**Short task**
Repeat the line that contains "bracket.matrix_world = flat.matrix_world.copy()", the line that contains "zip(*points))), Vector(map(max, zip(*points)))", and all lines between them, exactly and with no other lines.
****
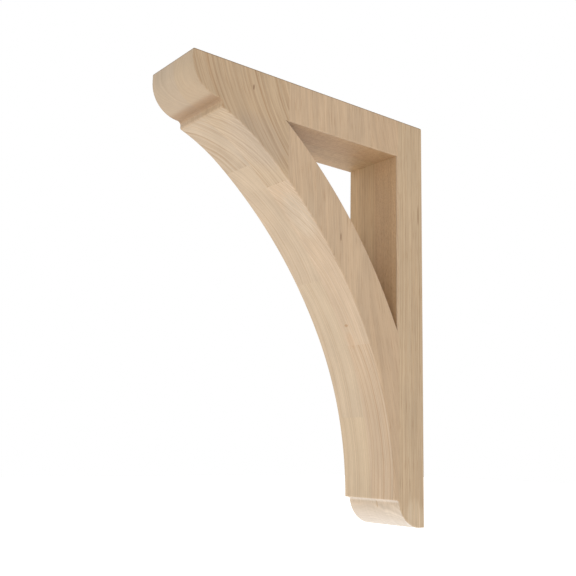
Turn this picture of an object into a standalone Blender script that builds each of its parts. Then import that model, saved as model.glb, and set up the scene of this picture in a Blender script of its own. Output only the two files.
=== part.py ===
"""Wooden corbel bracket: an arm, a leg and a curved brace, sawn as one from a glued-up block of rubberwood.

Frame: metres, +Z up. The back face lies in the plane Y = 0 and faces +Y, towards the wall that carries
the bracket. The nose reaches out along -Y, X runs across the width, and the origin is at the middle of
the back face.
"""
import math

import bmesh
import bpy

# Driving dimensions, in metres and degrees

HEIGHT = 0.3556          # top of the arm to the bottom of the leg
REACH = 0.2453           # wall to the front of the nose
WIDTH = 0.0611           # across the bracket

ARM = 0.0335             # thickness of the arm, above the window
LEG = 0.0321             # thickness of the leg, behind the window
BRACE = 0.0355           # thickness of the curved brace, square to its curve

NOSE_FLAT = 0.0074       # upright face at the nose, above its round
NOSE_ROUND = 0.0254      # radius of the quarter round under the nose
NOSE_LENGTH = 0.0269     # front of the nose back to its step
NOSE_STEP = 0.0063       # how far the brace stands below the nose's round
FOOT_FLAT = 0.0056       # level face at the foot, from the wall to its round
FOOT_ROUND = 0.0254      # radius of the quarter round at the foot
FOOT_HEIGHT = 0.0233     # underside of the foot up to its ledge
FOOT_STEP = 0.0051       # how far the brace stands in front of the foot's round
COVE = 0.0032            # radius of the hollow where a round meets its step

ARCH_RADII = (0.3046, 0.3912, 0.1482)   # the arch's three tangent arcs, from the foot to the nose
ARCH_TURNS = (26.2, 26.2, 17.1)         # how many degrees each of them turns through

CORNER = 0.0015          # rounding of the top's front and back corners
ARRIS = 0.0010           # easing of the long edges around both sides
ARRIS_SEGMENTS = 2
FLATNESS = 0.00003       # most that a chord may stand off its arc
TINY = 0.000001          # points nearer than this are one point

WOOD_COLOUR = (0.55, 0.38, 0.24, 1.0)
WOOD_ROUGHNESS = 0.62


def arc_angles(radius, start, end):
    """Evenly spaced angles along an arc, ends included, as many as its flatness asks for."""
    step = 2 * math.acos(1 - FLATNESS / radius)
    count = max(2, math.ceil(abs(end - start) / step))
    return [start + (end - start) * i / count for i in range(count + 1)]


def arc(centre, radius, start, end):
    """Points of a circular arc in the Y-Z plane, from one angle to another."""
    angles = arc_angles(radius, start, end)
    return [(centre[0] + radius * math.cos(a), centre[1] + radius * math.sin(a)) for a in angles]


def moulded_end(flat, radius, length, step):
    """Section of one moulded end: flat face, quarter round, cove and step.

    The first coordinate runs from the arm's top, or the leg's back, to the step's outer corner, and the
    second one from the end of the piece towards the brace. The flat face lies on the second one's zero.
    """
    cove = min(COVE, step)
    gap = length - radius
    if gap >= cove:
        # the step stands well back, and a short straight land runs up to the cove
        round_end = 0.0
        cove_centre = (flat + radius + cove, length - cove)
    else:
        # the cove touches the round itself and is tangent to the step
        along = gap - cove
        across = math.sqrt((radius + cove) ** 2 - along ** 2)
        cove_centre = (flat + across, radius + along)
        round_end = math.atan2(along, across)
    rounded = arc((flat, radius), radius, -math.pi / 2, round_end)
    hollow = arc(cove_centre, cove, round_end - math.pi, -3 * math.pi / 2)
    corner = (flat + radius + step, length)
    return rounded + hollow + [corner]


def foot_outline():
    """The leg's lower end, from the back's bottom corner to the ledge's outer corner."""
    section = moulded_end(FOOT_FLAT, FOOT_ROUND, FOOT_HEIGHT, FOOT_STEP)
    return [(0.0, 0.0)] + [(-out, up) for out, up in section]


def nose_outline():
    """The arm's outer end, from the step's corner up to the front of the nose."""
    section = moulded_end(NOSE_FLAT, NOSE_ROUND, NOSE_LENGTH, NOSE_STEP)
    return [(back - REACH, HEIGHT - down) for down, back in reversed(section)]


def top_outline():
    """The flat top, from its rounded front corner to its rounded back corner at the wall."""
    front = arc((CORNER - REACH, HEIGHT - CORNER), CORNER, math.pi, math.pi / 2)
    back = arc((-CORNER, HEIGHT - CORNER), CORNER, math.pi / 2, 0.0)
    return front + back


def arch():
    """Points of the three-centred arch with their unit normals, from the ledge up to the nose's step.

    It starts upright. The three arcs are drawn at their own radii, and the whole curve is then stretched
    along Y and Z by the little that brings its end to the step's corner.
    """
    course = []
    y, z, turned = 0.0, 0.0, 0.0
    for radius, turn in zip(ARCH_RADII, ARCH_TURNS):
        centre = (y - radius * math.cos(turned), z - radius * math.sin(turned))
        for angle in arc_angles(radius, turned, turned + math.radians(turn)):
            y = centre[0] + radius * math.cos(angle)
            z = centre[1] + radius * math.sin(angle)
            course.append((y, z, angle))
        turned += math.radians(turn)
    foot = foot_outline()[-1]
    nose = nose_outline()[0]
    stretch_y = (nose[0] - foot[0]) / y
    stretch_z = (nose[1] - foot[1]) / z
    points = []
    for y, z, angle in course:
        normal = (stretch_z * math.cos(angle), stretch_y * math.sin(angle))
        length = math.hypot(*normal)
        place = (foot[0] + stretch_y * y, foot[1] + stretch_z * z)
        points.append((place, (normal[0] / length, normal[1] / length)))
    return points


def outer_outline():
    """The bracket's outer outline: foot, arch, nose, and back along the top to the wall."""
    curve = [place for place, _ in arch()]
    return foot_outline() + curve[1:-1] + nose_outline() + top_outline()


def meet(a, b, axis, value):
    """Where the line from a to b reaches a value of one of its two coordinates."""
    share = (value - a[axis]) / (b[axis] - a[axis])
    return (a[0] + share * (b[0] - a[0]), a[1] + share * (b[1] - a[1]))


def window_outline():
    """The opening: the leg's face, the arm's underside, and the arch moved in by the brace's thickness."""
    arm_line = HEIGHT - ARM
    curve = [(p[0] + BRACE * n[0], p[1] + BRACE * n[1]) for p, n in arch()]
    shown = [i for i, (y, z) in enumerate(curve) if y < -LEG and z < arm_line]
    first, last = shown[0], shown[-1]
    low = meet(curve[first - 1], curve[first], 0, -LEG)
    high = meet(curve[last], curve[last + 1], 1, arm_line)
    return [low] + curve[first:last + 1] + [high, (-LEG, arm_line)]


def without_repeats(points):
    """The same closed outline with no two neighbouring points in one place."""
    kept = []
    for point in points:
        if not kept or math.dist(point, kept[-1]) > TINY:
            kept.append(point)
    if math.dist(kept[0], kept[-1]) <= TINY:
        kept.pop()
    return kept


def add_outline(curve, outline):
    """Adds a closed outline to a flat curve, with the bracket's mid-height on the curve's own origin."""
    points = without_repeats(outline)
    spline = curve.splines.new("POLY")
    spline.points.add(len(points) - 1)
    for point, (y, z) in zip(spline.points, points):
        point.co = (y, z - HEIGHT / 2, 0.0, 1.0)
    spline.use_cyclic_u = True


def wood():
    """Pale sanded rubberwood with no finish on it."""
    material = bpy.data.materials.new("rubberwood")
    material.use_nodes = True
    shader = material.node_tree.nodes["Principled BSDF"]
    shader.inputs["Base Color"].default_value = WOOD_COLOUR
    shader.inputs["Roughness"].default_value = WOOD_ROUGHNESS
    shader.inputs["Metallic"].default_value = 0.0
    material.diffuse_color = WOOD_COLOUR
    return material


def mark_side_edges(mesh):
    """Gives the long edges around both sides, window included, their full bevel weight."""
    bm = bmesh.new()
    bm.from_mesh(mesh)
    bmesh.ops.remove_doubles(bm, verts=bm.verts, dist=TINY)
    bmesh.ops.recalc_face_normals(bm, faces=bm.faces)
    weight = bm.edges.layers.float.new("bevel_weight_edge")
    for edge in bm.edges:
        on_side = [abs(face.normal.z) > 0.9 for face in edge.link_faces]
        edge[weight] = 1.0 if sorted(on_side) == [False, True] else 0.0
    bm.to_mesh(mesh)
    bm.free()


def make_bracket(collection):
    """The sawn block: the outline with its window, as thick as the bracket is wide, long edges eased."""
    curve = bpy.data.curves.new("bracket_outline", "CURVE")
    curve.dimensions = "2D"
    curve.fill_mode = "BOTH"
    curve.extrude = WIDTH / 2
    add_outline(curve, outer_outline())
    add_outline(curve, window_outline())
    flat = bpy.data.objects.new("bracket_outline", curve)
    collection.objects.link(flat)
    # the outline's own plane stands up along Y and Z, and its thickness runs along X
    flat.rotation_euler = (math.pi / 2, 0.0, math.pi / 2)
    bpy.context.view_layer.update()

    mesh = bpy.data.meshes.new_from_object(flat.evaluated_get(bpy.context.evaluated_depsgraph_get()))
    mesh.name = "bracket"
    mark_side_edges(mesh)
    mesh.shade_smooth()
    mesh.set_sharp_from_angle(angle=math.radians(30))
    bracket = bpy.data.objects.new("bracket", mesh)
    bracket.matrix_world = flat.matrix_world.copy()
    collection.objects.link(bracket)
    bpy.data.objects.remove(flat)
    mesh.materials.clear()
    mesh.materials.append(wood())

    easing = bracket.modifiers.new("eased edges", "BEVEL")
    easing.limit_method = "WEIGHT"
    easing.width = ARRIS
    easing.segments = ARRIS_SEGMENTS
    return bracket


def main():
    for old in list(bpy.data.objects):
        bpy.data.objects.remove(old)
    collection = bpy.data.collections.new("corbel bracket")
    bpy.context.scene.collection.children.link(collection)
    make_bracket(collection)


main()
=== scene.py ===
# %% [markdown]
# # A wooden corbel bracket, step by step
#
# The real thing is a shelf bracket: an arm, a leg and a curved brace, sawn as one from a block of pale
# rubberwood staves that are glued side by side, then sanded and left without any finish. This script
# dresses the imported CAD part. It builds the bracket once more as a fine mesh, gives it a solid wood that
# runs right through the block, and lights it softly in front of a white ground.

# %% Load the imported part
import math
from collections import namedtuple

import bmesh
import bpy
import numpy as np
from mathutils import Matrix, Vector


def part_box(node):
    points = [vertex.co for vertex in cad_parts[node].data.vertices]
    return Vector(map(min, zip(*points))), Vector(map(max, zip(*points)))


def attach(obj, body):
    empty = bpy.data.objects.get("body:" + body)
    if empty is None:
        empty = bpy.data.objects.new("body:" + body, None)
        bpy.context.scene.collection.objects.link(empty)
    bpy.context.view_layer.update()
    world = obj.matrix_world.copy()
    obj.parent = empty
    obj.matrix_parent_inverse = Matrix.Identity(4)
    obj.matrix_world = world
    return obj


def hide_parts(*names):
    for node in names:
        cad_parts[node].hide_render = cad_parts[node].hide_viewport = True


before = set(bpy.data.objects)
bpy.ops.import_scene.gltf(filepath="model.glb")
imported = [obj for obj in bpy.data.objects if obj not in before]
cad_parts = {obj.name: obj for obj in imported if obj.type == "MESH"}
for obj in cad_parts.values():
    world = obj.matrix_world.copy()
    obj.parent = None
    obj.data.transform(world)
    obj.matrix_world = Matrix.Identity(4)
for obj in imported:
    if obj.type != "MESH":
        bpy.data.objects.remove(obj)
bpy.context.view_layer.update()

NODE = "bracket"
lowest, highest = (np.array(corner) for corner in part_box(NODE))
print("The CAD solid, in mm:", np.round((highest - lowest) * 1000, 1))

# %% [markdown]
# ## Sizes
#
# They are the sizes that the bracket was sawn to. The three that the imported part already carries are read
# from its box, so the mesh can never grow away from it. The back face stands in the plane Y = 0, the nose
# reaches out along -Y, and the origin is at the middle of the back face.

# %% Sizes in metres
WIDTH, REACH, HEIGHT = highest - lowest

ARM = 0.0335             # thickness of the arm, above the window
LEG = 0.0321             # thickness of the leg, behind the window
BRACE = 0.0355           # thickness of the curved brace, square to its curve
NOSE_FLAT = 0.0074       # upright face at the nose, above its round
NOSE_LENGTH = 0.0269     # front of the nose back to its step
NOSE_STEP = 0.0063       # how far the brace stands below the nose's round
FOOT_FLAT = 0.0056       # level face at the foot, from the wall to its round
FOOT_HEIGHT = 0.0233     # underside of the foot up to its ledge
FOOT_STEP = 0.0051       # how far the brace stands in front of the foot's round
ROUND = 0.0254           # radius of both quarter rounds, cut with a one-inch cutter
COVE = 0.0032            # radius of the hollow where a round meets its step
CORNER = 0.0015          # rounding of the top's front and back corners
ARRIS = 0.0010           # sanded easing of every long edge
FOOT_LIP = 0.0010        # how far the corner at the foot's ledge is worn
NOSE_LIP = 0.0012        # the same at the nose's step
ARCH_RADII = np.array((0.3046, 0.3912, 0.1482))  # radii of the arch's three arcs, from the foot upwards
ARCH_TURNS = np.radians((26.2, 26.2, 17.1))      # how far each of them turns
print("Arm, leg and brace, in mm:", [round(size * 1000, 1) for size in (ARM, LEG, BRACE)])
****
**Written reply**
    bracket.matrix_world = flat.matrix_world.copy()
    collection.objects.link(bracket)
    bpy.data.objects.remove(flat)
    mesh.materials.clear()
    mesh.materials.append(wood())

    easing = bracket.modifiers.new("eased edges", "BEVEL")
    easing.limit_method = "WEIGHT"
    easing.width = ARRIS
    easing.segments = ARRIS_SEGMENTS
    return bracket


def main():
    for old in list(bpy.data.objects):
        bpy.data.objects.remove(old)
    collection = bpy.data.collections.new("corbel bracket")
    bpy.context.scene.collection.children.link(collection)
    make_bracket(collection)


main()
=== scene.py ===
# %% [markdown]
# # A wooden corbel bracket, step by step
#
# The real thing is a shelf bracket: an arm, a leg and a curved brace, sawn as one from a block of pale
# rubberwood staves that are glued side by side, then sanded and left without any finish. This script
# dresses the imported CAD part. It builds the bracket once more as a fine mesh, gives it a solid wood that
# runs right through the block, and lights it softly in front of a white ground.

# %% Load the imported part
import math
from collections import namedtuple

import bmesh
import bpy
import numpy as np
from mathutils import Matrix, Vector


def part_box(node):
    points = [vertex.co for vertex in cad_parts[node].data.vertices]
    return Vector(map(min, zip(*points))), Vector(map(max, zip(*points)))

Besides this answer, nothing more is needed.